Workers expressed a lot of sadness, grieving the loss of jobs they spent decades doing.

CAMAS, Wash. – Reality is setting in for about 225 paper mill workers in Camas. Layoffs announced in November 2017 are now underway. Many losing their jobs have worked at the mill for decades.

Workers expressed a lot of sadness, grieving the loss of jobs they spent decades doing.

"I was in tears,” explained Denise Korhonen as she recalled the day the layoffs were announced.

For Korhonen, her 43 years at the paper mill were more than just a job. It was her community.

"I worked with their grandpas, their dads some of them, and I grew up in Camas,” Korhonen said. “I was a Papermaker in high school. It was really hard, it's still hard actually."

Papermakers are the Camas High School mascot.

The layoffs are hard for Ellisa Schiffman as well. She worked there for 18 years.

"The last few weeks were very intense, you know, and it was very sad,” Schiffman explained. “You spent a career building it and now it's going to be coming down, so I think people are starting to decompress."

Korhonen and Schiffman are just two of about 225 people laid off. The company that owns the mill, Georgia Pacific, blamed the layoffs on decreased demand for certain types of paper products.

The decision is forever changing the city that was built around it.

“There's been a paper mill in Camas for 138 years,” Korhonen said. “We were proud to make paper in Camas."

"As the mill grew, the city grew, and it kind of grew together,” said Bill Spring, the Vice President for the Association of Western Pulp & Paper Workers. “I don't know, that remains to be seen what will happen out there."

Camas City Administrator Peter Capell said this should not have much of an impact on the economy. Instead, the city is more worried about the families affected.

“Things have grown so much, and the leaders back 30 years ago realized this day would come and they really diversified our industries and work places,” Capell said.

As for Korhonen and Schiffman, they consider themselves the lucky ones. They both started new jobs Monday, as peer counselors to help others still looking for work.

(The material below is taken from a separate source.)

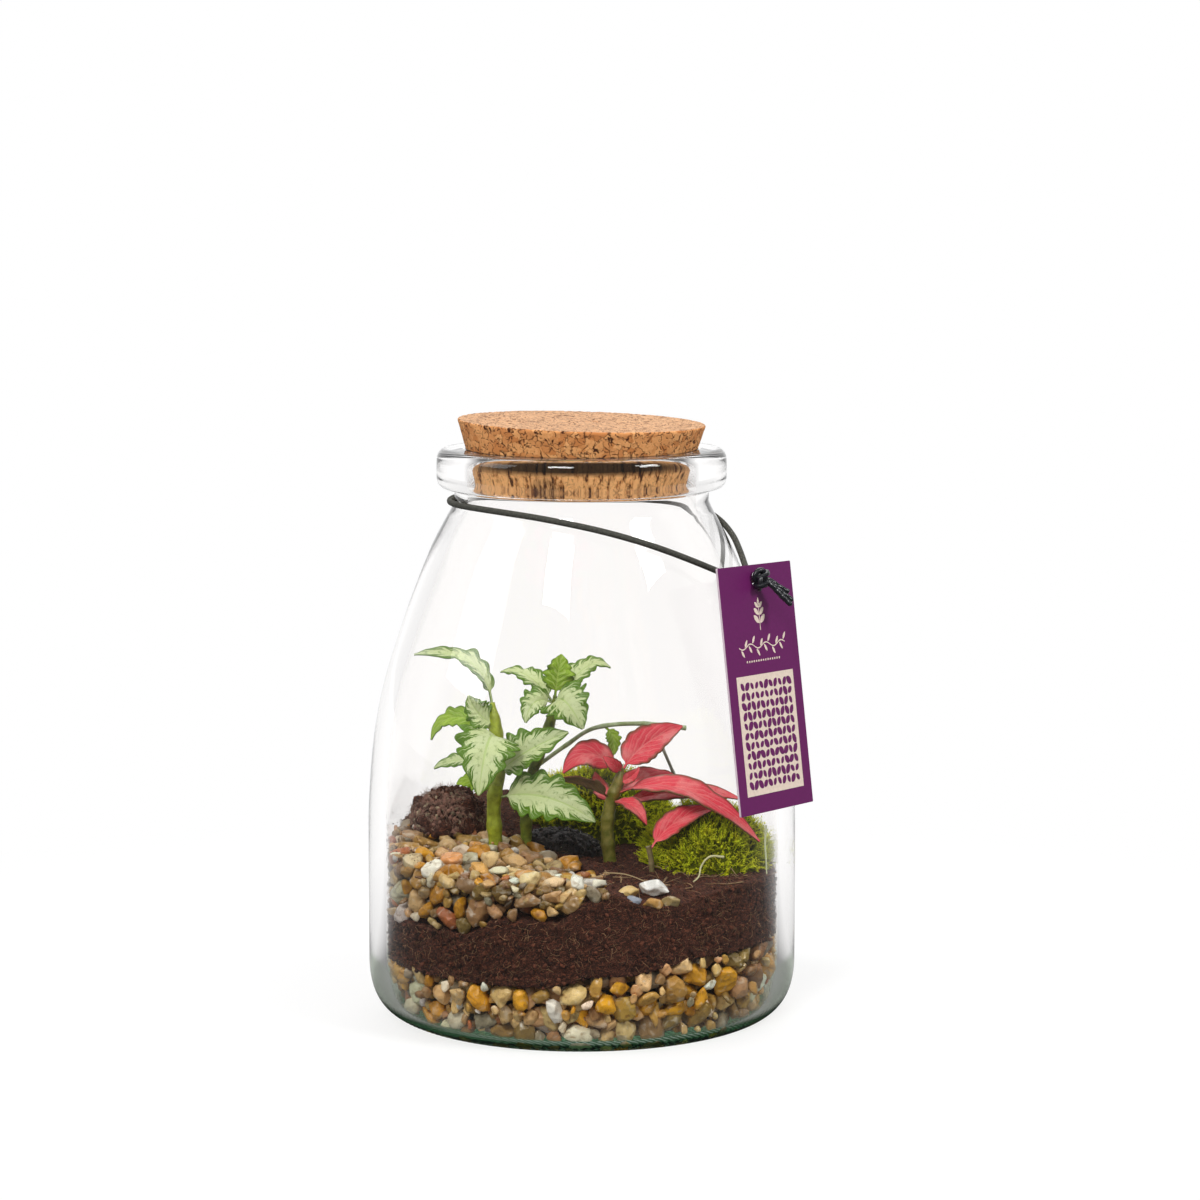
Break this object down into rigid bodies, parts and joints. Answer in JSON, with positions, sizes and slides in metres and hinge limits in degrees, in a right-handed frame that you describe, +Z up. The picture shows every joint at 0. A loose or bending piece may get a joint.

"Today was like the first day of school," Schiffman said.

"Very, very, very different,” Korhonen said. “I have girl clothes on, that's very different for me."

About half of the 225 people have already been laid off. The rest will be laid off by the first week of June. Some workers will remain at the mill to continue paper towel production.

The Association of Western Pulp & Paper Workers, the union that represents the employees, is also working to help people find new jobs. The union applied for funds for a federal re-training program. It would cover the cost of workers to go back to school to learn a new skill set.

It is not an easy process though. If people choose to go back to school, that would mean living off unemployment for the time being. The union has yet to hear if it has been approved for the program.